I truly believe now that if my past were to confront my future I could handle it. Yes part of me misses it but I know that part of me wont let one person decide my future. In all honesty I focused my future around that person and that wasn't right for either of us. There are reason people have their own seperate dreams. When you meet the one that you believe you want to be with forever of course dreams might alter SLIGHTY but they shouldn't alter COMPLETELY.

My dream has always been to work in a theatre or act in one. While this maybe a short term dream it is still one that I hope the man who wants to be with me will understand.

No person is perfect. I have found this out but each person DOES have good in them. Whether you want to find that good is your choice. I have found a good in each of the people in my past.

The strongest person in my past has found the most good. They pushed for me to sing, and if they hadn't I never would have applied to a school in England. Did this push us part? Probably, but I wont let that alter any more of my decisions. From what I hear they are happy and I wish them the best.

I am happy. For the first time in 6 months I am happy. I hope that the past can one day be my friend but until them I'm still going to push forward because if I don't I'm going to let all of the negative people in my past control me... And I refuse to be controlled anymore.....

Tuesday, December 8, 2009

Heading home... for a bit...

Well... So the idea of me keeping a blog and keeping it updated seemed to go out the window as soon as I got here to England. So I'll do a short recap of the past two months and everything that happened.

The flight here went well though when I arrived in Heathrow I thought someone had swiped my luggage (luckily there was just a little confusion from one girl and i received my luggage after 10 minutes of freaking out). Got to Brighton and totally freaked! It wasn't this small town like Canton but a huge city with thousands of people and cars (driving on the wrong side of the rode to me).

Met my flat mates and got settled in. Jenaan who is from India turned to be one of my best friends here. Not only do I trust her to go out and drink with me but I also trust her that when I did have my emotional break down she allowed me to sit on her bed and through tears and a runny nose explain everything I was thinking at 1:00 in the morning.

I auditioned for the Musical Theatre Societies Spring Musical: West Side Story and got cast as Rosalia. Not only do I sing but I also get to dance. (Exciting stuff for me considering I never thought of myself as a dancer) Classes are going very well though some of my classmates and I disagree. I guess putting a group of masters students in one room and telling them to create a piece of work doesn't work very well considering we all have COMPLETELY different personalities.

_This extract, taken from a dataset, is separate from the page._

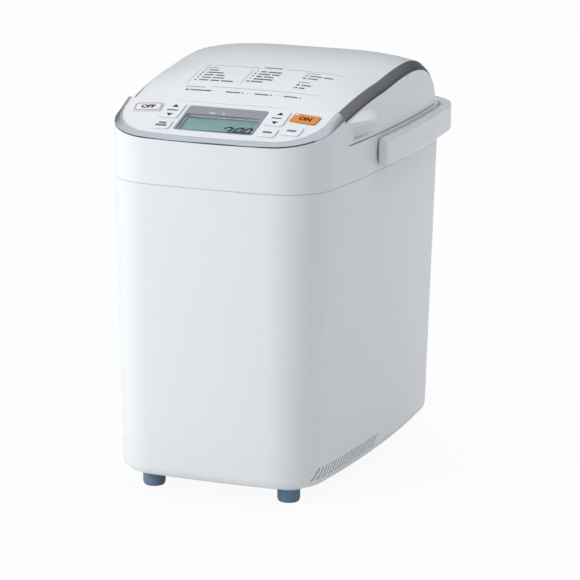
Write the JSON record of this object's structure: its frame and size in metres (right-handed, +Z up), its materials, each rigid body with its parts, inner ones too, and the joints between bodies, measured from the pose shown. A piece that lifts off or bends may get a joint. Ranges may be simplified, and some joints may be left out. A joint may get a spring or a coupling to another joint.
{
  "type": "bread machine",
  "caption": "Vertical one-loaf bread machine: tapered white housing, sloping key panel with display, arched hinged lid, swinging carrying handle, lift-out pan and kneading blade.",
  "frame": {"origin": "middle of the whole length and width, on the plane the feet stand on", "axes": "+Z up, front and control panel towards -Y, +X to the viewer's right"},
  "size_m": [0.226, 0.351, 0.3555],
  "materials": {
    "white_plastic": "glossy moulded white",
    "panel_plastic": "smooth moulded cool white",
    "silver_trim": "silver painted, satin",
    "bezel_silver": "silver grey moulding",
    "lcd_glass": "clear window",
    "lcd_dark": "grey green display",
    "board_green": "lacquered circuit board",
    "black_plastic": "black moulding",
    "key_white": "white key",
    "key_orange": "orange key",
    "foot_rubber": "blue grey rubber",
    "silicone_grey": "grey silicone",
    "belt_rubber": "ribbed drive belt",
    "steel_zinc": "zinc plated sheet and fasteners",
    "steel_shaft": "ground shaft",
    "chamber_steel": "aluminised sheet",
    "heater_sheath": "oxidised heater sheath",
    "nonstick_coat": "dark non-stick coating",
    "sintered_bronze": "sintered bush",
    "motor_zinc": "motor case",
    "pulley_plastic": "moulded pulley",
    "board_brown": "phenolic power board"
  },
  "bodies": {
    "housing": {"lower_housing": "white_plastic", "upper_housing": "white_plastic", "base_tray": "white_plastic", "feet": "foot_rubber", "foot_screws": "steel_zinc", "front_trim": "silver_trim", "control_panel": "panel_plastic", "lcd_bezel": "bezel_silver", "lcd_lens": "lcd_glass", "lcd_module": "lcd_dark", "circuit_board": "board_green", "key_switches": "black_plastic", "chassis": "steel_zinc", "chassis_screws": "steel_zinc", "baking_chamber": "chamber_steel", "heating_element": "heater_sheath", "heater_clips": "steel_zinc", "temperature_probe": "sintered_bronze", "pan_socket": "steel_zinc", "motor_case": "motor_zinc", "motor_bracket": "steel_zinc", "shaft_bearing": "sintered_bronze", "drive_belt": "belt_rubber", "power_board": "board_brown", "cord_gland": "black_plastic", "handle_pivots": "steel_shaft", "hinge_brackets": "white_plastic", "hinge_pins": "steel_shaft"},
    "handle": {"carrying_handle": "white_plastic"},
    "lid": {"lid_cover": "white_plastic", "lid_trim": "silver_trim", "lid_side_left": "white_plastic", "lid_side_right": "white_plastic", "lid_frame": "white_plastic", "lid_inner_plate": "chamber_steel", "lid_gasket": "silicone_grey", "lid_hinge_arms": "white_plastic"},
    "drive": {"large_pulley": "pulley_plastic", "drive_shaft": "steel_shaft", "drive_coupler": "chamber_steel"},
    "motor_rotor": {"motor_shaft": "steel_shaft", "motor_pulley": "pulley_plastic"},
    "pan": {"bread_pan": "nonstick_coat", "pan_base_ring": "steel_zinc", "pan_bush": "sintered_bronze"},
    "pan_bail": {"pan_handle": "steel_shaft"},
    "blade": {"blade_shaft": "steel_shaft", "kneading_blade": "nonstick_coat", "driven_coupler": "chamber_steel"},
    "cancel_key": {"cancel_key": "key_white"},
    "start_key": {"start_key": "key_orange"},
    "crust_key": {"crust_key": "key_white"},
    "timer_key": {"timer_key": "key_white"},
    "cycle_key": {"cycle_key": "key_white"},
    "course_rocker": {"course_rocker": "key_white"},
    "time_rocker": {"time_rocker": "key_white"}
  },
  "joints": [
    {"name": "lid_hinge", "type": "hinge", "parent": "housing", "child": "lid", "pos_m": [0, 0.135, 0.3055], "axis": [-1, 0, 0], "range_deg": [0, 80]},
    {"name": "handle_swing", "type": "hinge", "parent": "housing", "child": "handle", "pos_m": [0, -0.0355, 0.286], "axis": [1, 0, 0], "range_deg": [0, 90]},
    {"name": "cancel_key_press", "type": "slide", "parent": "housing", "child": "cancel_key", "axis": [0, 0.3453, -0.9385], "range_m": [0, 0.0007], "stiffness_N_per_m": 400},
    {"name": "start_key_press", "type": "slide", "parent": "housing", "child": "start_key", "axis": [0, 0.3453, -0.9385], "range_m": [0, 0.0007], "stiffness_N_per_m": 400},
    {"name": "crust_key_press", "type": "slide", "parent": "housing", "child": "crust_key", "axis": [0, 0.3453, -0.9385], "range_m": [0, 0.0007], "stiffness_N_per_m": 400},
    {"name": "timer_key_press", "type": "slide", "parent": "housing", "child": "timer_key", "axis": [0, 0.3453, -0.9385], "range_m": [0, 0.0007], "stiffness_N_per_m": 400},
    {"name": "cycle_key_press", "type": "slide", "parent": "housing", "child": "cycle_key", "axis": [0, 0.3453, -0.9385], "range_m": [0, 0.0007], "stiffness_N_per_m": 400},
    {"name": "course_rocker_tilt", "type": "hinge", "parent": "housing", "child": "course_rocker", "pos_m": [-0.0472, -0.13178, 0.3208], "axis": [1, 0, 0], "range_deg": [-1.5, 1.5], "stiffness_Nm_per_rad": 0.1},
    {"name": "time_rocker_tilt", "type": "hinge", "parent": "housing", "child": "time_rocker", "pos_m": [0.0472, -0.13178, 0.3208], "axis": [1, 0, 0], "range_deg": [-1.5, 1.5], "stiffness_Nm_per_rad": 0.1},
    {"name": "pan_lift", "type": "slide", "parent": "housing", "child": "pan", "axis": [0, 0, 1], "range_m": [0, 0.05]},
    {"name": "pan_handle_swing", "type": "hinge", "parent": "pan", "child": "pan_bail", "pos_m": [0, 0.0125, 0.2275], "axis": [1, 0, 0], "range_deg": [0, 180]},
    {"name": "blade_spin", "type": "hinge", "parent": "pan", "child": "blade", "pos_m": [0, 0.0125, 0.1], "axis": [0, 0, 1], "continuous": true},
    {"name": "drive_spin", "type": "hinge", "parent": "housing", "child": "drive", "pos_m": [0, 0.0125, 0.035], "axis": [0, 0, 1], "continuous": true},
    {"name": "motor_spin", "type": "hinge", "parent": "housing", "child": "motor_rotor", "pos_m": [0, -0.1245, 0.035], "axis": [0, 0, 1], "continuous": true}
  ],
  "couplings": [
    {"joint": "blade_spin", "follows": "drive_spin", "ratio": 1},
    {"joint": "motor_spin", "follows": "drive_spin", "ratio": 4}
  ]
}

And that brings you up to the present. So far I have faced everything I was scared I would face: fear, happiness, loneliness, depression, excitement, and a number of other emotions too confusing to write. And now that I have felt all of these emotions I am going home.

Home. Wow, it seems like so far away. In actuality it is, if I think of Wenona as home, but recently I've started to consider Brighton home. I've met some amazing people that I consider as close friends and am finally starting to open myself up to others again. I'm not saying I'm ready for a relationship, that is definitely not the case, but I am ready to start meeting people and having a good time and not worrying about what this person or that person would think of me.

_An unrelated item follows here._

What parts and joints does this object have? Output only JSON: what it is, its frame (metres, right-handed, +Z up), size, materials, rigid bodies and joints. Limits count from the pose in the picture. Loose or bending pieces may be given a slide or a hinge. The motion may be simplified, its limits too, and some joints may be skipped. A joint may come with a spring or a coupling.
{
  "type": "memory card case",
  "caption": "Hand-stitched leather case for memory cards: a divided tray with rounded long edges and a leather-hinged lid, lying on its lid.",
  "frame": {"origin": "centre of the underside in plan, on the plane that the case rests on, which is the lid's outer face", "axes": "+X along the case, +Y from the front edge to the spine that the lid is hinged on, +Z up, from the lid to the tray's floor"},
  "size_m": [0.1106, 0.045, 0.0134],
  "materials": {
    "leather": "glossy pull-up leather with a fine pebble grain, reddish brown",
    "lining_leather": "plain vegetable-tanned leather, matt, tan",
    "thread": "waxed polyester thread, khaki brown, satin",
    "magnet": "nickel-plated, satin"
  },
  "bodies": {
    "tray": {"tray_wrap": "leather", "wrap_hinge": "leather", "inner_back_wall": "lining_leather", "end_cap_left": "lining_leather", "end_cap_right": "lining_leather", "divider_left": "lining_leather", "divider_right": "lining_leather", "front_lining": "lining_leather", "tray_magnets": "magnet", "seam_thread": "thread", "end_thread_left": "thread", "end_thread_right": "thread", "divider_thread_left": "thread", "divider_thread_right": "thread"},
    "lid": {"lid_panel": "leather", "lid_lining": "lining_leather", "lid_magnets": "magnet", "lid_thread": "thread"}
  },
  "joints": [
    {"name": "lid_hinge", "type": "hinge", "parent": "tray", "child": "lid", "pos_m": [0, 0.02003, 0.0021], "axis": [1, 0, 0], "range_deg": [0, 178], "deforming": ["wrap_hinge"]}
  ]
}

And so in two days I fly home to see my family and friends. Hopefully this holiday season will be better then the past. But to speak honestly, even if it doesn't I'm not too worried because in a short amount of time I will be coming back to Brighton and celebrating the New Year in a new city and with new friends.

And so I think this blog is long enough. But now that I have written again I will continue to write. Perhaps even start writing songs again. Who knows?

Thursday, September 17, 2009

10 Days and Counting

So its official. I leave in ten days... for England... for a year. Wow... I never thought that I would be doing this. Honestly I thought I would be living in Missouri right now contemplating what to make for dinner. But no, instead I'm trying to figure out how many pairs of underwear I should pack for a year. Crazy huh?

Perhaps I should explain why I'm writing this blog. First and formost I'm writing it because my little sis in my sorority house told me to. Secondly, so I can see where I am/was in my life when I took this huge step. And last but certainly not least to have something to keep me sane JUST IN CASE I freakout once I get over there.

With all that said now I am just counting the days. Counting the number of jeans, shoes, and underwear. And wondering how much of me is going to change once I leave me little safety net of Wenona. Let's face it, over the past 2 years many decisions have been made, many tears have been shed, and many bullheaded decisions have been regretted; but suddenly, I feel as though everything I am leaving behind is slowly fading away. I guess I should be glad since most of what is fading away is already gone. (If you don't understand that sentence don't worry, most wont.) But I think what I'm most afraid of is that all that I have tried to accomplish in the past 5 years of my life will be forgotten as soon as I step on that plane.

And so I'm left worrying about being forgotten and to stop that I'm writing this blog. All in all... I'm scared.